In the entire history of solar power, I am not aware of a single technology that had a cost below the market cost of other power sources but that had other issues that caused the market to reject it.
The biggest challenge would be the size of the panel; a panel that would charge a golf cart in less than a week would be too big to mount on it. A panel covering the roof of an average house powering a charging station would probably charge it in a day’s time. A far more practical application would be for mobile electronic devices.
You're confusing price per watt and price per kilowatt hour.
The quoted price is $0.30 / watt. That means that it would have to run for 3000 hours to have an average price of $0.10 / kilowatt hour. To get 3000 hours you need 250 12-hour days of sunlight. You might not get that the first year, but even if it has a two year payoff I would be covering my roof with them.
There will be some additional costs for energy storage so you can turn on a light bulb at night and use power at a higher surge rate than the sun is providing.
Cool stuff.
They already DO "have panels on the market". They've been shipping test lots out to potential customers for a while now. This article is only referring to their "full-scale" production plant--they've had pilot and proto-scale production lines up and running for quite a while. I don't know about "reasonable $/Watt", as I've seen no direct pricing info. However, all the articles on their product quote prices of less than 1$/watt.
The figure I saw for a solar/wind installation for a home was roughly $10/watt which included the regulator and battery bank. This material would probably reduce that by a couple of dollars per watt and in some regions could out-compete wind turbines. In northern regions wind is still needed in the mix due to the reduced daylight.
Current retail cost for residential electricity if between 7 cents and 16 cents per kWh.
There is no practical way to compare these two numbers. Solar is spotty in its current draw verses an always on power plant.
Not so simple. A 747 cannot get its power from a solar cell. If we really wanted to be independent from foreign oil, we fully have the resources to do just that: the US has twice has much in hydrocarbons in the form of coal and oil shales as OPEC has in the form of crude oil. We could convert other organic waste materials such as sewage sludge. At this very moment, ConAgra Foods is converting the waste from processing Butterball turkeys into a marketable liquid biodiesel. Lastly, we have placed fully 85% of our continental shelf out of bounds from drilling for oil.

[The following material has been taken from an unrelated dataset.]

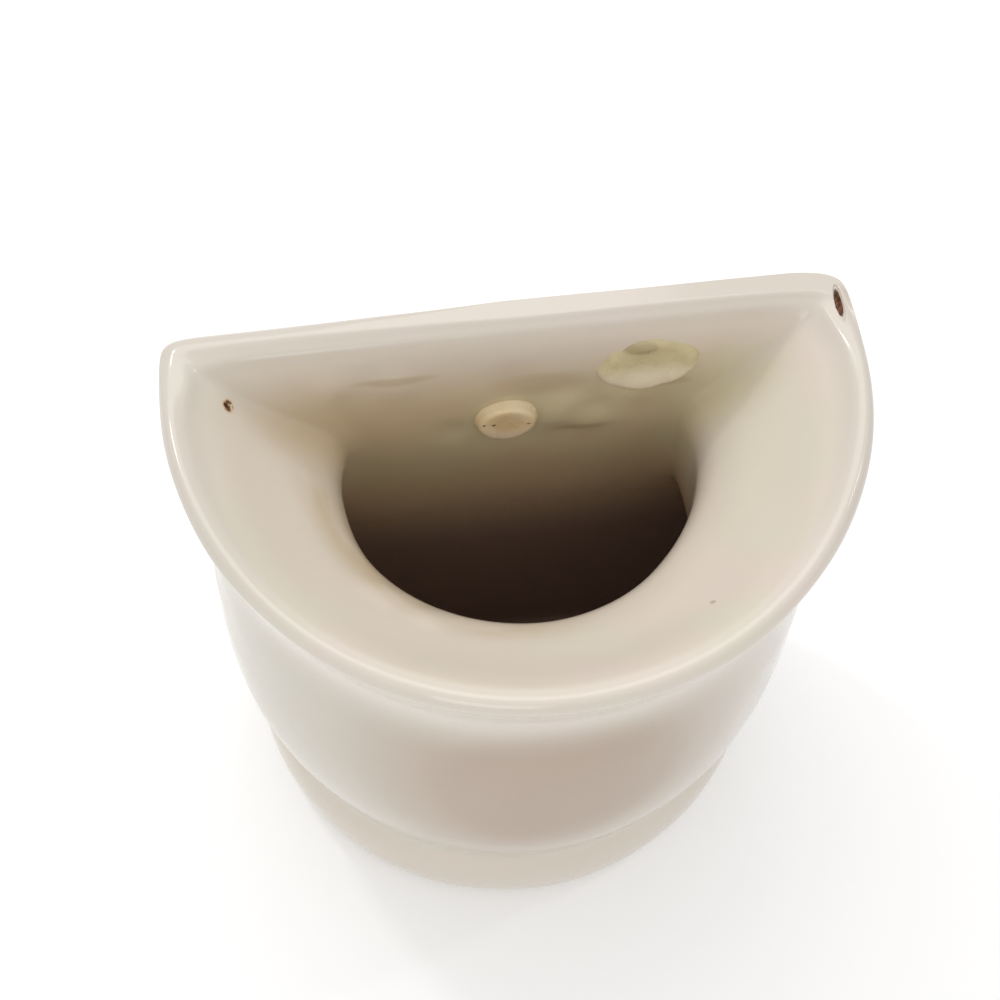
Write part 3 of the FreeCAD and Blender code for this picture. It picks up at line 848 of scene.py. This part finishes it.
# %% Floor and world
FLOOR_SIZE, FLOOR_GLOW, SKY_STRENGTH = 6, 0.25, 0.66
bpy.ops.object.select_all(action="DESELECT")
bpy.ops.mesh.primitive_plane_add(size=FLOOR_SIZE, location=(0, 0, BASE_LEVEL * MM))
floor = bpy.context.object
floor.name = "floor"
paint = Finish("pale_floor")
paint.shader.inputs["Base Color"].default_value = colour(0.84, 0.84, 0.84)
paint.shader.inputs["Roughness"].default_value = 0.9
ray = paint.nodes.new("ShaderNodeLightPath").outputs
seen = paint.maths("MAXIMUM", ray["Is Camera Ray"], paint.maths("MAXIMUM", ray["Is Glossy Ray"],
                                                               ray["Is Transmission Ray"]))
paint.shader.inputs["Emission Color"].default_value = colour(1, 1, 1)
paint.feed(paint.times(seen, FLOOR_GLOW), paint.shader.inputs["Emission Strength"])
floor.data.materials.append(paint.material)

world = bpy.data.worlds.new("studio")
bpy.context.scene.world = world
world.use_nodes = True
nodes, links = world.node_tree.nodes, world.node_tree.links
sky = nodes["Background"]
sky.inputs["Color"].default_value = colour(1, 1, 1)
sky.inputs["Strength"].default_value = SKY_STRENGTH
white = nodes.new("ShaderNodeBackground")
white.inputs["Color"].default_value = colour(1, 1, 1)
path = nodes.new("ShaderNodeLightPath")
choice = nodes.new("ShaderNodeMixShader")
links.new(path.outputs["Is Camera Ray"], choice.inputs[0])
links.new(sky.outputs[0], choice.inputs[1])
links.new(white.outputs[0], choice.inputs[2])
links.new(choice.outputs[0], nodes["World Output"].inputs["Surface"])


# %% Lamps
POT_MIDDLE = Vector((0, -0.05, 0))


def soft_lamp(name, place, size, power):
    """A square lamp that faces the pot; place and size in metres, power in watts."""
    data = bpy.data.lights.new(name, "AREA")
    data.shape = "SQUARE"
    data.size = size
    data.energy = power
    lamp = bpy.data.objects.new(name, data)
    bpy.context.scene.collection.objects.link(lamp)
    lamp.location = Vector(place)
    lamp.rotation_mode = "QUATERNION"
    lamp.rotation_quaternion = (POT_MIDDLE - Vector(place)).to_track_quat("-Z", "Y")


soft_lamp("daylight", (-0.15, 0.50, 1.25), 1.1, 6.5)
soft_lamp("front_fill", (-0.25, -1.10, 0.35), 0.5, 1.6)
soft_lamp("left_lamp", (-0.46, 0.52, 0.98), 0.10, 1.5)
soft_lamp("right_lamp", (0.86, 0.10, 0.96), 0.08, 0.8)
bpy.context.scene.view_settings.view_transform = "Standard"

see:OSD Clean Fuels Initiative (US DOD PDF presentation):
http://www1.eere.energy.gov/femp/energy_expo/2005/pdfs/t_s4c.pdf
Anything Into Oil from DISCOVER Magazine:
http://discovermagazine.com/2006/apr/anything-oil
The other problem is geometry. The Sun will deliver 1.3 kW per square metre at noon, so at the efficiency level of today's technology (~15% IIRC) and the fact that the peak power is only collected for a few hours per day, a roof-sized panel will not be enough to power the home on which it is installed. That being said, if the cost can be brought down enough then it would pay for itself in savings on hydro bills and as a bonus it would reduce the load on the grid and potentially make the grid more resilient if the utility buys surplus power.